SUMMARY Section 382.056(r)(1) of the Health and Safety Code provides an exemption from giving notice of intent to apply for certain permits under the Texas Clean Air Act when a portable source of air contaminants is moved to the location of a facility permitted by the Commission, "if no portable facility has been located at the proposed site at any time during the previous two years." Tex. Health Safety Code Ann. § 382.056(r)(1) (Vernon Supp. 2002). This provision may not be construed to allow the exemption where a portable facility has been located at the proposed site during the previous two years. Section 382.056(r)(1) applies to pending applications for permits. A "permitted" facility in this provision is a source of air contaminants that is subject to a permit issued under the Texas Clean Air Act.

Section 382.065 of the Health and Safety Act exempts "an existing concrete crushing facility" from a prohibition on locating or operating a concrete crushing facility within 440 yards of a residence, school, or place of worship. Id. § 382.065. An "existing" concrete crushing facility is one that was physically present on the site as of the effective date of the provision, but the exemption does not apply to a concrete crushing facility that was located or operating illegally at the site on the effective date.

Yours very truly,

JOHN CORNYN Attorney General of Texas

HOWARD G. BALDWIN, JR. First Assistant Attorney General

NANCY FULLER Deputy Attorney General — General Counsel

SUSAN DENMON GUSKY Chair, Opinion Committee

Susan L. Garrison Assistant Attorney General, Opinion Committee

1 Because your question relates only to section 382.056(r)(1), we will not consider section 382.056(r)(2), which exempts from the notice requirement "a facility located temporarily in the right-of-way, or contiguous to the right-of-way, of a public works project." Tex.
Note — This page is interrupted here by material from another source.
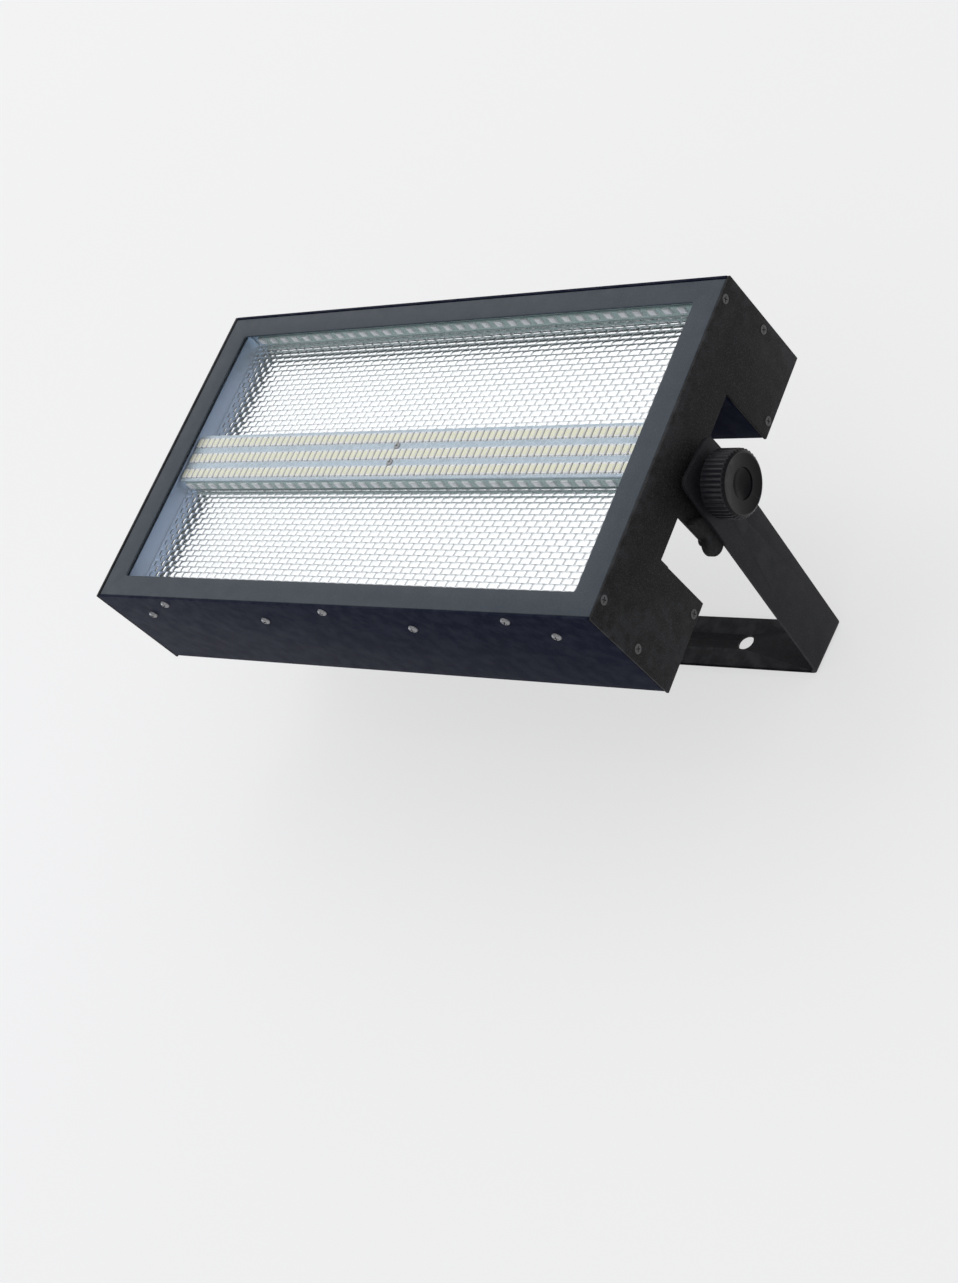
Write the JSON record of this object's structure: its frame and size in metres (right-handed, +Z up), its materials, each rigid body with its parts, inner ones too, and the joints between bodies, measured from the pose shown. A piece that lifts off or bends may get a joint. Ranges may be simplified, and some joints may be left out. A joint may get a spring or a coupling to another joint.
{
  "type": "strobe light",
  "caption": "Rectangular LED strobe light: rows of white LEDs on a bar between hammered reflectors behind glass, in a black sheet-metal head that tilts in a strip yoke with two clamp knobs.",
  "frame": {"origin": "on the surface it stands on, under the middle of the crossbar's outer face", "axes": "+X along the width and the tilt axis, +Y across the yoke strip towards the head's upper long side, +Z up from the crossbar to the window"},
  "size_m": [0.4804, 0.235, 0.2096],
  "materials": {
    "yoke_paint": "fine-textured black powder coat",
    "case_paint": "fine-textured black powder coat",
    "side_paint": "fine-textured black powder coat",
    "bezel_paint": "fine-textured black powder coat, satin",
    "gasket_rubber": "matt",
    "window_glass": "clear float glass",
    "reflector_sheet": "hammered bright aluminium",
    "reflector_end_sheet": "plain bright aluminium",
    "lamp_bar_sheet": "satin",
    "white_led": "cream phosphor on a white board",
    "colour_led": "white packages on a white strip",
    "heat_sink_aluminium": "extruded, mill finish",
    "zinc_steel": "zinc plated",
    "friction_rubber": "matt fibre-filled",
    "knob_plastic": "satin moulded nylon",
    "buffer_rubber": "matt",
    "fan_plastic": "moulded",
    "guard_steel": "black plated wire",
    "panel_plastic": "moulded",
    "display_screen": "glossy, dark",
    "circuit_board": "solder mask",
    "key_plastic": "moulded",
    "power_in_plastic": "moulded",
    "power_out_plastic": "moulded",
    "supply_sheet": "plain sheet"
  },
  "bodies": {
    "yoke": {"yoke": "yoke_paint"},
    "head": {"upper_cover": "case_paint", "lower_cover": "case_paint", "recess_panel": "case_paint", "side_plate_right": "side_paint", "side_plate_left": "side_paint", "front_bezel": "bezel_paint", "glass_gasket": "gasket_rubber", "window_glass": "window_glass", "reflector_upper": "reflector_sheet", "reflector_lower": "reflector_sheet", "reflector_end_right": "reflector_end_sheet", "reflector_end_left": "reflector_end_sheet", "lamp_bar": "lamp_bar_sheet", "white_led_board": "white_led", "colour_strip_top": "colour_led", "colour_strip_bar_top": "colour_led", "colour_strip_bar_under": "colour_led", "colour_strip_bottom": "colour_led", "heat_sink": "heat_sink_aluminium", "pivot_nut_right": "zinc_steel", "pivot_nut_left": "zinc_steel", "friction_washer_right": "friction_rubber", "friction_washer_left": "friction_rubber", "ear_buffer_right": "buffer_rubber", "ear_buffer_left": "buffer_rubber", "fan_frame_right": "fan_plastic", "fan_frame_left": "fan_plastic", "fan_guard_right": "guard_steel", "fan_guard_left": "guard_steel", "display_frame": "panel_plastic", "display_glass": "display_screen", "control_board": "circuit_board", "power_in_socket": "power_in_plastic", "power_out_socket": "power_out_plastic", "data_in_socket": "panel_plastic", "data_out_socket": "panel_plastic", "fuse_holder": "panel_plastic", "power_supply": "supply_sheet", "lamp_driver": "circuit_board"},
    "knob_assembly_right": {"knob_right": "knob_plastic", "knob_stud_right": "zinc_steel", "knob_washer_right": "zinc_steel"},
    "knob_assembly_left": {"knob_left": "knob_plastic", "knob_stud_left": "zinc_steel", "knob_washer_left": "zinc_steel"},
    "fan_right": {"fan_rotor_right": "fan_plastic"},
    "fan_left": {"fan_rotor_left": "fan_plastic"},
    "key_1": {"menu_key_1": "key_plastic"},
    "key_2": {"menu_key_2": "key_plastic"},
    "key_3": {"menu_key_3": "key_plastic"},
    "key_4": {"menu_key_4": "key_plastic"},
    "latch": {"data_out_latch": "zinc_steel"},
    "fuse_cap": {"fuse_cap": "panel_plastic"}
  },
  "joints": [
    {"name": "head_tilt", "type": "hinge", "parent": "yoke", "child": "head", "pos_m": [0, 0, 0.1538], "axis": [1, 0, 0], "range_deg": [-106.9, 93.1]},
    {"name": "knob_turn_right", "type": "hinge", "parent": "head", "child": "knob_assembly_right", "pos_m": [0.23, 0, 0.1538], "axis": [1, 0, 0], "continuous": true},
    {"name": "knob_turn_left", "type": "hinge", "parent": "head", "child": "knob_assembly_left", "pos_m": [-0.23, 0, 0.1538], "axis": [-1, 0, 0], "continuous": true},
    {"name": "fan_spin_right", "type": "hinge", "parent": "head", "child": "fan_right", "pos_m": [0.145, 0.08731, 0.13566], "axis": [0, -0.1201, 0.9928], "continuous": true},
    {"name": "fan_spin_left", "type": "hinge", "parent": "head", "child": "fan_left", "pos_m": [-0.145, 0.08731, 0.13566], "axis": [0, -0.1201, 0.9928], "continuous": true},
    {"name": "key_1_press", "type": "slide", "parent": "head", "child": "key_1", "axis": [0, -0.1201, 0.9928], "range_m": [0, 0.001], "stiffness_N_per_m": 600, "springref_m": -0.001},
    {"name": "key_2_press", "type": "slide", "parent": "head", "child": "key_2", "axis": [0, -0.1201, 0.9928], "range_m": [0, 0.001], "stiffness_N_per_m": 600, "springref_m": -0.001},
    {"name": "key_3_press", "type": "slide", "parent": "head", "child": "key_3", "axis": [0, -0.1201, 0.9928], "range_m": [0, 0.001], "stiffness_N_per_m": 600, "springref_m": -0.001},
    {"name": "key_4_press", "type": "slide", "parent": "head", "child": "key_4", "axis": [0, -0.1201, 0.9928], "range_m": [0, 0.001], "stiffness_N_per_m": 600, "springref_m": -0.001},
    {"name": "latch_press", "type": "slide", "parent": "head", "child": "latch", "axis": [0, -0.9928, -0.1201], "range_m": [0, 0.0009], "stiffness_N_per_m": 600, "springref_m": -0.001},
    {"name": "fuse_cap_turn", "type": "hinge", "parent": "head", "child": "fuse_cap", "pos_m": [-0.09, -0.07929, 0.10563], "axis": [0, -0.1201, 0.9928], "range_deg": [0, 90]}
  ]
}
Health Safety Code Ann. § 382.056(r)(2) (Vernon Supp. 2002).

2 Letter from Duncan C. Norton, General Counsel, Texas Natural Resource Conservation Commission, to Honorable John Cornyn, Texas Attorney General at 1 (Nov. 2, 2001) (on file with Opinion Committee) [hereinafter Request Letter].

3 See Memorandum from John Steib, Director, Air Permits Division, Office of Permitting, Registration Remediation, Texas Natural Resource Conservation Commission, to Portable Facility Potential Existing Applicants (Sep. 1, 2001), available at http://www.tnrcc.state.tx.us/permitting/airperm/nsr_ permits/files/portmemo01.pdf [hereinafter Steib Memo]. See also Brief from Thomas J. Bond, Akin, Gump, Strauss, Hauer Feld, L.L.P, to Honorable John Cornyn, Texas Attorney General at 2-3 (Dec. 12, 2001) (on file with Opinion Committee) [hereinafter Bond Brief].

4 See Letter from Honorable Fred M. Bosse (Sept. 7, 2001) and Letter from Honorable Burt Solomons (Sept. 10, 2001) to Jeff Saitas, Executive Director, Texas Natural Resource Conservation Commission, attached to Brief from Aileen M. Hooks, Baker Botts, to Honorable John Cornyn, Texas Attorney General (Dec. 12, 2001) (on file with Opinion Committee) [hereinafter Baker Botts Brief].

5 See id.

6 See Steib Memo, supra note 3.

7 See Brief from Thomas L. Johnson, Executive Vice President, Associated General Contractors of Texas, to Honorable John Cornyn, Texas Attorney General (Nov. 14, 2001) (on file with Opinion Committee).